Records with modeling code:

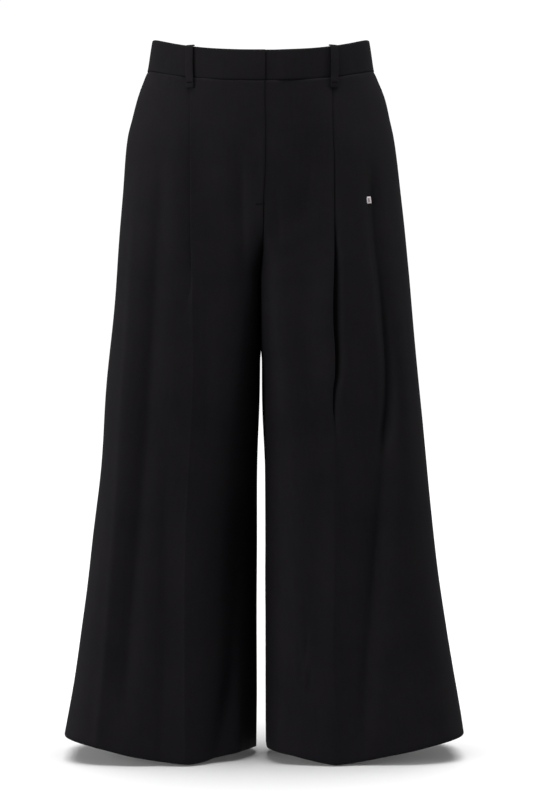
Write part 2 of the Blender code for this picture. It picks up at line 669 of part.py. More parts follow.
def belt_loop(side, face, out):
    """A strip that stands off the waistband, folded over its top edge and sewn down below it."""
    top, away = surface_point(side, face, BAND_TOP_SIDE, BAND_WALL, out)
    seam, _ = surface_point(side, face, SEAM_SIDE, BAND_WALL, out)
    foot, _ = surface_point(side, face, SEAM_SIDE - LOOP_FOOT, WALL, out)
    # The loop clears the higher end of the top edge that it crosses
    top_level = float(band_top(side, face, out + LOOP_WIDTH / 2))
    seam_level = float(waist_seam(side, face, out))
    rest = SEAM + LOOP_WALL / 2
    stand = LOOP_STAND + LOOP_WALL / 2
    # Each row: the base point it stands off, the stand-off, and the level
    path = (
        (top, -BAND_WALL * 0.8, top_level + rest + 0.0002),
        (top, 0.0004, top_level + rest + 0.0002),
        (top, 0.0022, top_level + 0.0004),
        (top, stand - 0.0003, top_level - 0.0030),
        (top * 0.8 + seam * 0.2, stand, top_level - 0.0090),
        (top * 0.5 + seam * 0.5, stand + 0.0002, (top_level + seam_level) / 2),
        (top * 0.2 + seam * 0.8, stand, seam_level + 0.0080),
        (seam, stand - 0.0004, seam_level + 0.0020),
        (seam * 0.5 + foot * 0.5, rest + 0.0016, seam_level - LOOP_FOOT * 0.45),
        (foot, rest + 0.0004, seam_level - LOOP_FOOT * 0.8),
        (foot, rest + 0.0002, seam_level - LOOP_FOOT),
    )
    line = np.array([[*(base + away * stand_off), level] for base, stand_off, level in path])
    run = np.gradient(line, axis=0)
    width = np.array([away[1], -away[0], 0.0])
    across = np.cross(run, width)
    across /= np.linalg.norm(across, axis=1)[:, None]
    outwards = np.array([*away, 0.0])
    across *= np.sign(across[len(path) // 2] @ outwards)
    mirror = np.array([SIDES[side], -FACES[face], 1.0])
    grids = []
    for sign in (1, -1):
        skin = line + sign * across * LOOP_WALL / 2
        edges = [(skin + width * half * LOOP_WIDTH / 2) * mirror for half in (-1, 1)]
        grids.append(np.stack(edges, axis=1))
    return grids


def label_tab(panel):
    """A small woven tab sewn flat to the left front, made from the panel's own points, moved out."""
    turn = math.radians(LABEL["tilt"])
    outer = panel[0]
    grids = []
    for lift in (LABEL["lift"] + LABEL["wall"], LABEL["lift"]):
        rows = []
        for v in (-0.5, 0, 0.5):
            row = []
            for u in (-0.5, 0, 0.5):
                across, up = u * LABEL["width"], v * LABEL["height"]
                x = LABEL["x"] + across * math.cos(turn) - up * math.sin(turn)
                z = LABEL["z"] + across * math.sin(turn) + up * math.cos(turn)
                point, away = on_panel(outer, x, z)
                row.append(point + away * lift)
            rows.append(row)
        grids.append(np.array(rows))
    return grids


def on_panel(grid, x, z):
    """The panel's point in front of a place in the front view, and the direction away from it."""
    for i in range(grid.shape[0] - 1):
        for j in range(grid.shape[1] - 1):
            corner = grid[i, j]
            across = grid[i, j + 1] - corner
            down = grid[i + 1, j] - corner
            normal = np.cross(across, down)
            if normal[1] > 0:
                normal = -normal
            spread = across[0] * down[2] - across[2] * down[0]
            if abs(spread) < 1e-9 or normal[1] > -0.3 * np.linalg.norm(normal):
                continue
            dx, dz = x - corner[0], z - corner[2]
            u = (dx * down[2] - dz * down[0]) / spread
            v = (across[0] * dz - across[2] * dx) / spread
            if -0.05 <= u <= 1.05 and -0.05 <= v <= 1.05:
                return corner + across * u + down * v, normal / np.linalg.norm(normal)
    raise ValueError(f"no cloth at {x}, {z}")


def main():
    for obj in list(bpy.data.objects):
        bpy.data.objects.remove(obj)
    fronts = {side: front_panel(side) for side in SIDES}
    for side in SIDES:
        wall_object(f"front_{side}", *fronts[side], CLOTH)
        wall_object(f"back_{side}", *back_panel(side), CLOTH)
        wall_object(f"pocket_facing_{side}", *pocket_facing(side), CLOTH_INSIDE)
    for name, band in front_bands().items():
        wall_object(name, *band, CLOTH)
    wall_object("waistband_back", *back_band(), CLOTH)
    for name, (side, face, out) in LOOPS.items():
        wall_object(name, *belt_loop(side, face, out), CLOTH)
    wall_object("label_tab", *label_tab(fronts["left"]), LABEL_WHITE)


main()
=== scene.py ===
import math

import bmesh
import bpy
import numpy as np
from mathutils import Matrix, Vector


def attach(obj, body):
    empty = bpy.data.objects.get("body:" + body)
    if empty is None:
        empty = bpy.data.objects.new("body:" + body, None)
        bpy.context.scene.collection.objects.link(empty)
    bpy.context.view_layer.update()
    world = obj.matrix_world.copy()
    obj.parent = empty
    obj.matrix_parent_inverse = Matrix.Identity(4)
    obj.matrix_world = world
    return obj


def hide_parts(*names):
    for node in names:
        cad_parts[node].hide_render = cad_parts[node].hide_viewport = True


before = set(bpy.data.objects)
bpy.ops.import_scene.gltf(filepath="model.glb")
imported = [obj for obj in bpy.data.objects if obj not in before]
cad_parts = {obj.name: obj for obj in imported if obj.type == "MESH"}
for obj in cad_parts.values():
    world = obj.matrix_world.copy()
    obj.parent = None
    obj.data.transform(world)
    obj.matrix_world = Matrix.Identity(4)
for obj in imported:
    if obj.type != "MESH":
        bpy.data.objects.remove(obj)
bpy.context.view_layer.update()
print("frame loaded:", ", ".join(sorted(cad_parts)))

sides = {"right": -1, "left": 1}  # the wearer's, so the right is at -X
faces = {"front": 1, "back": -1}

# All lengths are metres, heights are along Z from the middle of the waistband at the sides.
cloth = {
    "wall": 0.0009,  # suiting, with the seam allowances that stiffen it
    "bandWall": 0.0024,  # waistband: two layers and a stiffener
    "seam": 0.0003,  # gap between two pieces
    "crotch": -0.2850,
    "seamSide": -0.0194,  # waist seam at the sides, the centre front and the centre back
    "seamFront": -0.0415,
    "seamBack": -0.0204,
    "topSide": 0.0198,  # upper edge of the waistband
    "topFront": -0.0039,
    "topBack": 0.0198,
    "hemSide": -0.8660,
    "hemInseam": -0.8825,
    "hemDip": {"front": 0.0110, "back": 0.0060},  # how much lower the hem hangs at a crease
    "hemTurn": 0.036,  # the hem's turned-up cloth
    "flyEnd": -0.1900,
    "flyTuck": 0.014,  # how far the left front reaches under the right one
    "mouthOffset": 0.024,  # how far a pocket mouth slants in at the waist, and where it ends
    "mouthFoot": -0.165,
    "press": 0.0001,  # how far the two sides of a centre seam are pressed into each other
}


def table(names, *rows):
    return dict(zip(names.split(), np.array(rows, float).T))


def smooth(t):
    t = np.clip(t, 0, 1)
    return t * t * (3 - 2 * t)


def read(columns, name, height):  # smooth curve through a column that never overshoots its rows
    order = np.argsort(columns["height"])
    xs = columns["height"][order]
    ys = columns[name][order]
    steps = np.diff(xs)
    slopes = np.diff(ys) / steps
    before, after = slopes[:-1], slopes[1:]
    level = before * after <= 0
    total = np.where(level, 1.0, before + after)
    middle = np.where(level, 0.0, 2 * before * after / total)
    tangents = np.concatenate([slopes[:1], middle, slopes[-1:]])
    x = np.clip(height, xs[0], xs[-1])
    i = np.clip(np.searchsorted(xs, x) - 1, 0, len(steps) - 1)
    t = (x - xs[i]) / steps[i]
    rise = ys[i] * (1 + 2 * t) * (1 - t) ** 2 + ys[i + 1] * (3 - 2 * t) * t**2
    lean = steps[i] * (tangents[i] * t * (1 - t) ** 2 - tangents[i + 1] * t**2 * (1 - t))
    return rise + lean


def valueAt(columns, name, height):
    return float(read(columns, name, height))


# Half widths seen from the front
outline = table(
    "height right left",
    (0.0198, 0.1388, 0.1384),
    (-0.0173, 0.1444, 0.1438),
    (-0.0275, 0.1484, 0.1480),
    (-0.0531, 0.1574, 0.1569),
    (-0.0787, 0.1638, 0.1625),
    (-0.1043, 0.1700, 0.1684),
    (-0.1300, 0.1728, 0.1723),
    (-0.1811, 0.1754, 0.1781),
    (-0.2579, 0.1803, 0.1858),
    (-0.3603, 0.1900, 0.1960),
    (-0.4627, 0.1985, 0.2065),
    (-0.5651, 0.2080, 0.2151),
    (-0.6419, 0.2163, 0.2231),
    (-0.7187, 0.2271, 0.2343),
    (-0.7955, 0.2375, 0.2460),
    (-0.8660, 0.2497, 0.2580),
    (-0.8900, 0.2540, 0.2623),
)

# Depths from the side seams' plane: the body's at its centre, a leg's at its crease. A fullness
# under 1 makes the body squarer than an ellipse.
depths = table(
    "height front back legFrontRight legFrontLeft legBack fullness",
    (0.0198, 0.1040, 0.1000, 0.1040, 0.1040, 0.1000, 0.85),
    (-0.0194, 0.1075, 0.1065, 0.1040, 0.1040, 0.1060, 0.85),
    (-0.0800, 0.1125, 0.1240, 0.1060, 0.1060, 0.1230, 0.78),
    (-0.1300, 0.1155, 0.1370, 0.1090, 0.1090, 0.1360, 0.72),
    (-0.1800, 0.1160, 0.1420, 0.1120, 0.1120, 0.1410, 0.68),
    (-0.2300, 0.1150, 0.1400, 0.1150, 0.1150, 0.1400, 0.66),
    (-0.2850, 0.1150, 0.1340, 0.1160, 0.1150, 0.1350, 0.66),
    (-0.4200, 0.1150, 0.1250, 0.1130, 0.1110, 0.1240, 0.66),
    (-0.5500, 0.1150, 0.1200, 0.1050, 0.1020, 0.1120, 0.66),
    (-0.7000, 0.1150, 0.1180, 0.0980, 0.0940, 0.1030, 0.66),
    (-0.8900, 0.1150, 0.1180, 0.0950, 0.0900, 0.0980, 0.66),
)

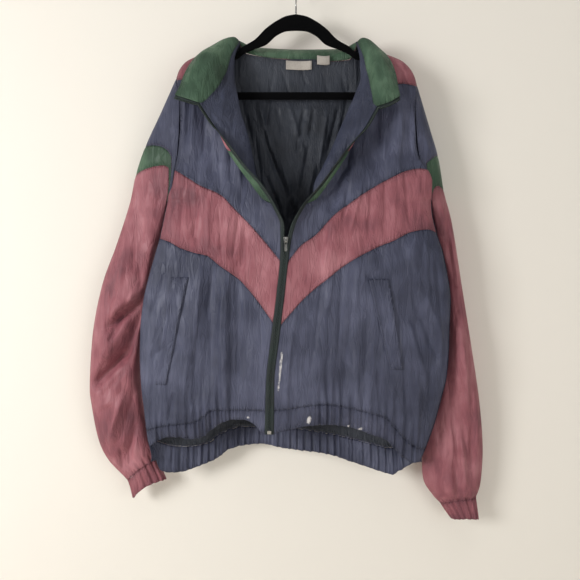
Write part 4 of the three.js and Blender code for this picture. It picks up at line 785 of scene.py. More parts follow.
class CollarForm:
    """The collar's face, by place round the neck (0 left zip end, 1 right) and height (0 seam, 1 top)."""

    def __init__(self, fronts: dict[Side, FrontForm]) -> None:
        """Keeps the fronts, on whose neck edge the collar stands."""
        self.fronts = fronts
        self.noise = Crinkle(41)

    def neck_line(self, place: Array) -> Array:
        """The seam round the neck: along the left front, the back and the right front."""
        ends = {}
        for side, reach in ((Side.LEFT, place), (Side.RIGHT, 1 - place)):
            share = ROLL * np.clip(reach, 0, SIDE_NECK) / SIDE_NECK
            ends[side] = self.fronts[side].shell(share, self.fronts[side].neck_top(share))
        t = np.clip((place - SIDE_NECK) / (1 - 2 * SIDE_NECK), 0, 1)
        x = mix(NECK_POINT[Side.LEFT], NECK_POINT[Side.RIGHT], t)
        back = np.stack([x, BACK_NECK.read("y", x), BACK_NECK.read("z", x)], -1)
        points = np.where((place < SIDE_NECK)[..., None], ends[Side.LEFT], back)
        return np.where((place > 1 - SIDE_NECK)[..., None], ends[Side.RIGHT], points)

    def shell(self, place: Array, height: Array) -> Array:
        """Every point of the collar: a bow from the neck seam through the fold to the top edge.

        Args:
            place: places round the neck.
            height: shares of the collar's height.

        Returns:
            Points with the collar's creases.
        """
        place, height = np.broadcast_arrays(np.asarray(place, float), np.asarray(height, float))
        neck = self.neck_line(place)
        fold = np.stack([COLLAR_ROWS.read(f"fold{axis}", place) for axis in "XYZ"], -1)
        top = np.stack([COLLAR_ROWS.read(f"top{axis}", place) for axis in "XYZ"], -1)
        up = (fold - neck) / np.linalg.norm(fold - neck, axis=-1, keepdims=True)
        neck = neck - 1.2 * up
        from_middle = np.abs(place - 0.5)
        neck[..., 2] += 1.5 * smooth_step(0.5 - from_middle, 0.16, 0.27) * smooth_step(from_middle, 0.08, 0.14)
        control = 2 * fold - 0.5 * neck - 0.5 * top
        h = height[..., None]
        points = neck * (1 - h) ** 2 + control * 2 * h * (1 - h) + top * h * h
        inside = np.sin(np.pi * np.clip(height, 0.02, 1)) ** 0.5
        bumps = COLLAR_CREASES.depth(points[..., 0], points[..., 2])
        bumps = bumps + 0.8 * self.noise.waves(points[..., 0], points[..., 2], 9, 22, -0.4)
        points[..., 1] += bumps * inside * smooth_step(0.5 - from_middle, 0.0, 0.02)
        return points


def linear(hex_colour: str) -> tuple[float, float, float, float]:
    """An sRGB hex colour as linear RGBA."""
    values = np.array([int(hex_colour[k : k + 2], 16) / 255 for k in (1, 3, 5)])
    curved = np.where(values <= 0.04045, values / 12.92, ((values + 0.055) / 1.055) ** 2.4)
    return (*map(float, curved), 1.0)


def add_node(tree: bpy.types.NodeTree, kind: str, inputs: dict | None = None, **settings: object) -> bpy.types.Node:
    """Adds a node with its settings and links.

    Args:
        tree: the material's node tree.
        kind: the node's type name.
        inputs: socket name or number to a value, or to another node's output socket.
        settings: the node's own properties.

    Returns:
        The new node.
    """
    node = tree.nodes.new(kind)
    for name, value in settings.items():
        setattr(node, name, value)
    for key, value in (inputs or {}).items():
        if isinstance(value, bpy.types.NodeSocket):
            tree.links.new(value, node.inputs[key])
        else:
            node.inputs[key].default_value = value
    return node


def new_material(name: str) -> tuple[bpy.types.Material, bpy.types.NodeTree, bpy.types.Node]:
    """An empty node material with its output node."""
    material = bpy.data.materials.new(name)
    material.use_nodes = True
    tree = material.node_tree
    tree.nodes.clear()
    return material, tree, add_node(tree, "ShaderNodeOutputMaterial")


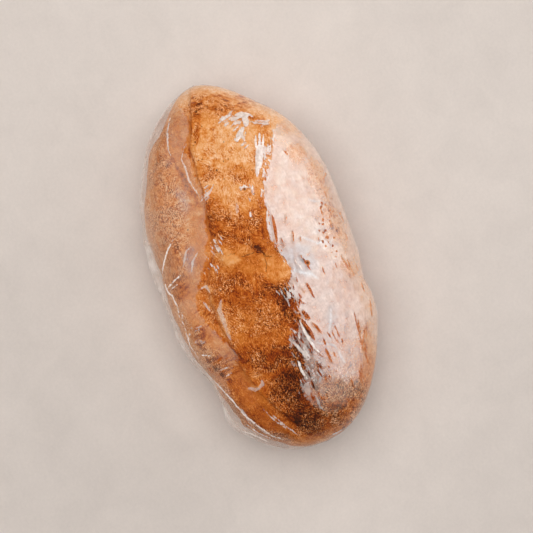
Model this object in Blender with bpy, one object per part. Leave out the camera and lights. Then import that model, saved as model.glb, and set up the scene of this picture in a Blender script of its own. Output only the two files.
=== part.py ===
"""An oval sourdough loaf wrapped tight in clear film, modelled as one solid out to the film.

Metres, +Z up. X runs along the loaf from its golden end to its dark end, Y runs across it towards the
plain flank, and the origin is the middle of the base. The film follows the crust, bridges its hollows,
and stands off it in a low skirt along the folded flank (-Y), where it was drawn down and tucked under.
"""

import math

import bmesh
import bpy
from mathutils import Matrix, Vector, noise

# Driving dimensions
LENGTH = 0.300
WIDTH = 0.1615
HEIGHT = 0.098

# The belt is the height at which the loaf is widest and where its two tips lie
HALF_LENGTH = LENGTH / 2
HALF_WIDTH = WIDTH / 2
BELT_HEIGHT = 0.42 * HEIGHT
TOP_RISE = HEIGHT - BELT_HEIGHT
UNDER_DROP = 1.18 * BELT_HEIGHT

# The plan outline, (1 - u ** PLAN_POWER) ** exponent for a share u of the half length: a smaller
# exponent is a blunter end, so the golden end is the more pointed one
PLAN_POWER = 2.6
PLAN_EXPONENT = 0.535
PLAN_EXPONENT_TURN = 0.085

# Powers of the other rounded outlines: 2 is an ellipse, and more is squarer
CROWN_POWER = 2.25
UNDER_PLAN_POWER = 3.0
TOP_SECTION_POWER = 2.4
UNDER_SECTION_POWER = 2.5

# The plan's departures from that outline, each as (station along X, how far out, how far it spreads)
PLAIN_FLANK_BULGES = (
    (0.064, 0.0025, 0.018),
    (0.036, -0.0030, 0.011),
)
FOLDED_FLANK_BULGES = (
    (0.080, -0.0080, 0.024),
    (-0.100, -0.0015, 0.018),
)

# The skirt of film along the folded flank, and its wider gathers in the same form
SKIRT_REACH = 0.0035
SKIRT_HEIGHT = 0.026
SKIRT_SPREAD = 0.016
SKIRT_GATHERS = (
    (-0.126, 0.0035, 0.012),
    (-0.016, 0.0025, 0.024),
    (0.116, 0.0085, 0.011),
)
PLEAT_PITCH = 0.019
PLEAT_SWAY = 2.2
PLEAT_SWAY_PITCH = 0.130
PLEAT_DEPTH = 0.0011

# The long fold where the top crust laps over the folded flank
FOLD_OFFSET_GOLDEN = 0.0215
FOLD_OFFSET_DARK = 0.0380
FOLD_TURN = 0.007
FOLD_CREST = 0.0016
FOLD_CREST_SPREAD = 0.010
FOLD_HOLLOW_DEPTH = 0.0052
FOLD_HOLLOW_SPREAD = 0.0105

# The shallow dip across the top, beside the crack, and the slow lumps of hand-shaped dough
DIP_STATION = 0.004
DIP_SPREAD = 0.012
DIP_DEPTH = 0.0016
LUMP_SIZE = 0.046
LUMP_DEPTH = 0.0018

# Facets along the loaf and round it
RINGS = 80
SEGMENTS = 60

# The crust as it looks through the film, warm brown under a gloss
CRUST_COLOUR = (0.50, 0.24, 0.09, 1.0)
FILM_ROUGHNESS = 0.25
FILM_GLOSS = 0.6


def bell(distance, spread):
    """Smooth bump, 1 at no distance and near 0 past twice the spread."""
    return math.exp(-((distance / spread) ** 2))


def bumps(x, rows):
    """Sum of the bumps of a table of (station, height, spread) at the station x."""
    return sum(height * bell(x - station, spread) for station, height, spread in rows)


def taper(x, power):
    """Share of the middle's size that is left at the station x, 0 at the tips."""
    return max(0.0, 1 - abs(x / HALF_LENGTH) ** power) ** (1 / power)


def plan_taper(x):
    """Share of the middle's width that is left at the station x, 0 at the tips."""
    exponent = PLAN_EXPONENT - PLAN_EXPONENT_TURN * x / HALF_LENGTH
    return max(0.0, 1 - abs(x / HALF_LENGTH) ** PLAN_POWER) ** exponent


def half_width(x, across):
    """How far the crust reaches from the middle line at the belt, on the side that across points to."""
    share = plan_taper(x)
    flank = PLAIN_FLANK_BULGES if across > 0 else FOLDED_FLANK_BULGES
    inset = 0.0 if across > 0 else SKIRT_REACH
    return (HALF_WIDTH - inset) * share + bumps(x, flank) * share


def rounded(part, power):
    """A sine or cosine bent from a circle's outline to that of a squarer round of this power."""
    return math.copysign(abs(part) ** (2 / power), part)


def fold_line(x):
    """Where the long fold runs across the loaf at the station x."""
    turn = 0.5 + 0.5 * math.tanh(x / FOLD_TURN)
    offset = FOLD_OFFSET_GOLDEN + (FOLD_OFFSET_DARK - FOLD_OFFSET_GOLDEN) * turn
    return -offset * plan_taper(x)


def fold_relief(x, y):
    """Height that the fold adds: a soft crest on the lapping crust, and a hollow beside it."""
    past = fold_line(x) - y
    crest = FOLD_CREST * bell(past, FOLD_CREST_SPREAD)
    if past <= 0:
        return crest
    share = past / FOLD_HOLLOW_SPREAD
    return crest - FOLD_HOLLOW_DEPTH * share * math.exp(1 - share)


def skirt(x, z):
    """How far the film stands off the folded flank, with its pleats."""
    share = plan_taper(x)
    reach = (SKIRT_REACH + bumps(x, SKIRT_GATHERS)) * share
    sway = PLEAT_SWAY * math.sin(2 * math.pi * x / PLEAT_SWAY_PITCH)
    pleats = PLEAT_DEPTH * math.sin(2 * math.pi * x / PLEAT_PITCH + sway) * share
    return (reach + pleats) * bell(z - SKIRT_HEIGHT, SKIRT_SPREAD)


def loaf_point(direction):
    """Point of the wrapped loaf for a unit direction, whose X gives the station along the loaf."""
    x = HALF_LENGTH * direction.x
    around = math.atan2(direction.z, direction.y)
    across, up = math.cos(around), math.sin(around)
    over = up >= 0
    power = TOP_SECTION_POWER if over else UNDER_SECTION_POWER
    rise = TOP_RISE * taper(x, CROWN_POWER) if over else UNDER_DROP * taper(x, UNDER_PLAN_POWER)
    y = half_width(x, across) * rounded(across, power)
    z = BELT_HEIGHT + rise * rounded(up, power)
    if over:
        relief = fold_relief(x, y) - DIP_DEPTH * bell(x - DIP_STATION, DIP_SPREAD)
        z += relief * up * taper(x, CROWN_POWER)
    if across < 0:
        y -= skirt(x, z) * rounded(-across, power)
    lump = LUMP_DEPTH * noise.noise(Vector((x, y, z)) / LUMP_SIZE)
    return Vector((x, y + lump * across, max(0.0, z + lump * up)))


def centre_on_base(mesh):
    """Moves the mesh so that the middle of its plan lies on the origin, and its base at height 0."""
    spans = [[v.co[axis] for v in mesh.vertices] for axis in range(3)]
    middle = [(min(span) + max(span)) / 2 for span in spans]
    mesh.transform(Matrix.Translation((-middle[0], -middle[1], -min(spans[2]))))


def crust_material():
    """Brown crust under the gloss of clear film."""
    material = bpy.data.materials.new("crust_under_film")
    material.use_nodes = True
    surface = material.node_tree.nodes["Principled BSDF"]
    surface.inputs["Base Color"].default_value = CRUST_COLOUR
    surface.inputs["Roughness"].default_value = FILM_ROUGHNESS
    surface.inputs["Metallic"].default_value = 0.0
    surface.inputs["Coat Weight"].default_value = FILM_GLOSS
    return material


def wrapped_loaf(collection):
    """The whole wrapped loaf: a sphere with its poles at the tips, shaped point by point."""
    shape = bmesh.new()
    bmesh.ops.create_uvsphere(shape, u_segments=SEGMENTS, v_segments=RINGS, radius=1.0)
    bmesh.ops.rotate(shape, verts=shape.verts, matrix=Matrix.Rotation(math.pi / 2, 3, "Y"))
    for vertex in shape.verts:
        vertex.co = loaf_point(vertex.co)
    bmesh.ops.recalc_face_normals(shape, faces=shape.faces)
    mesh = bpy.data.meshes.new("wrapped_loaf")
    shape.to_mesh(mesh)
    shape.free()
    centre_on_base(mesh)
    mesh.shade_smooth()
    mesh.materials.append(crust_material())
    loaf = bpy.data.objects.new("wrapped_loaf", mesh)
    collection.objects.link(loaf)
    return loaf


def main():
    for old in list(bpy.data.objects):
        bpy.data.objects.remove(old)
    parts = bpy.data.collections.new("sourdough_loaf")
    bpy.context.scene.collection.children.link(parts)
    wrapped_loaf(parts)


main()
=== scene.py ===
import math

import bpy
import numpy as np
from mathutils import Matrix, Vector, bvhtree


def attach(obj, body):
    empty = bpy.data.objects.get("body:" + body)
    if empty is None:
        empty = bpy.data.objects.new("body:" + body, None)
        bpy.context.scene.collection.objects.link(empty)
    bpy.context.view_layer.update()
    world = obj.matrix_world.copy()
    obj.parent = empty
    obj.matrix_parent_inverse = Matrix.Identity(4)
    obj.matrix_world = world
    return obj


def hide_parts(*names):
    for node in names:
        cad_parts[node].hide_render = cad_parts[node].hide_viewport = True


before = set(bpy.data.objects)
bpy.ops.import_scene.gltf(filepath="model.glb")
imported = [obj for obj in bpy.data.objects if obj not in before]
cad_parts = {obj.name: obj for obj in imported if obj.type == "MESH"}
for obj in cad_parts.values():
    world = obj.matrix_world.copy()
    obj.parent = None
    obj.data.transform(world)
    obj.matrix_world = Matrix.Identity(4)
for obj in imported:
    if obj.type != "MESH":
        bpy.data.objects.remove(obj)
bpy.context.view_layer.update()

# A sourdough loaf wrapped in clear film. x runs along the loaf to its dark end, y across it to the
# plain flank, z up. A place on it is in mm as the camera sees it on the loaf's middle plane, or, where
# its note says so, in pixels of the photo, read from it.

mm = 0.001

cameraSetup = {
    "height": 1.035,          # m above the floor, straight down
    "middle": (4.1, 8.4),     # mm, what the middle of the picture looks at
    "turn": 71.0,             # degrees, the loaf's length against the picture's right
    "lens": 85.0,
    "sensor": 36.0,
    "picture": 533,           # pixels across the photo, which is square
    "seenPlane": 35.0,        # mm up, where a mm on the picture is a mm on the loaf
}

gridSetup = {
    "rings": 366,             # bands from tip to tip
    "spokes": 268,            # points round each band
    "spine": 95.0,            # mm, half the line inside the loaf that the bands are cast from
    "spineHeight": 42.0,
    "topShare": 0.85,         # how much closer the points lie on top than below
    "topBend": (3.0, 0.9),    # how sharply that changes round a band, and how far down it begins
    "trials": 240,            # rays that the spacing is measured with, and radians kept clear of the tips
    "tipTurn": 0.02,
    "smooth": 3.2,            # points that the cast form is evened out over
    # the golden end's shoulder is slimmer in the photo: pixels, reach in pixels, mm that it moves
    "shoulder": ((250, 90), (46, 26), (3.3, -2.9)),
    "onTop": (-0.15, 0.25),   # upward share of the surface's direction, from under the loaf to its top
    "upward": (0.16, 0.40),   # and from the steep sides, where a mark from the photo would smear
}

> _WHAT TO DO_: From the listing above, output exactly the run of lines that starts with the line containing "Write part 4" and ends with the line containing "self.noise = Crinkle(41)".

> _TASK ANSWER_:
Write part 4 of the three.js and Blender code for this picture. It picks up at line 785 of scene.py. More parts follow.
class CollarForm:
    """The collar's face, by place round the neck (0 left zip end, 1 right) and height (0 seam, 1 top)."""

    def __init__(self, fronts: dict[Side, FrontForm]) -> None:
        """Keeps the fronts, on whose neck edge the collar stands."""
        self.fronts = fronts
        self.noise = Crinkle(41)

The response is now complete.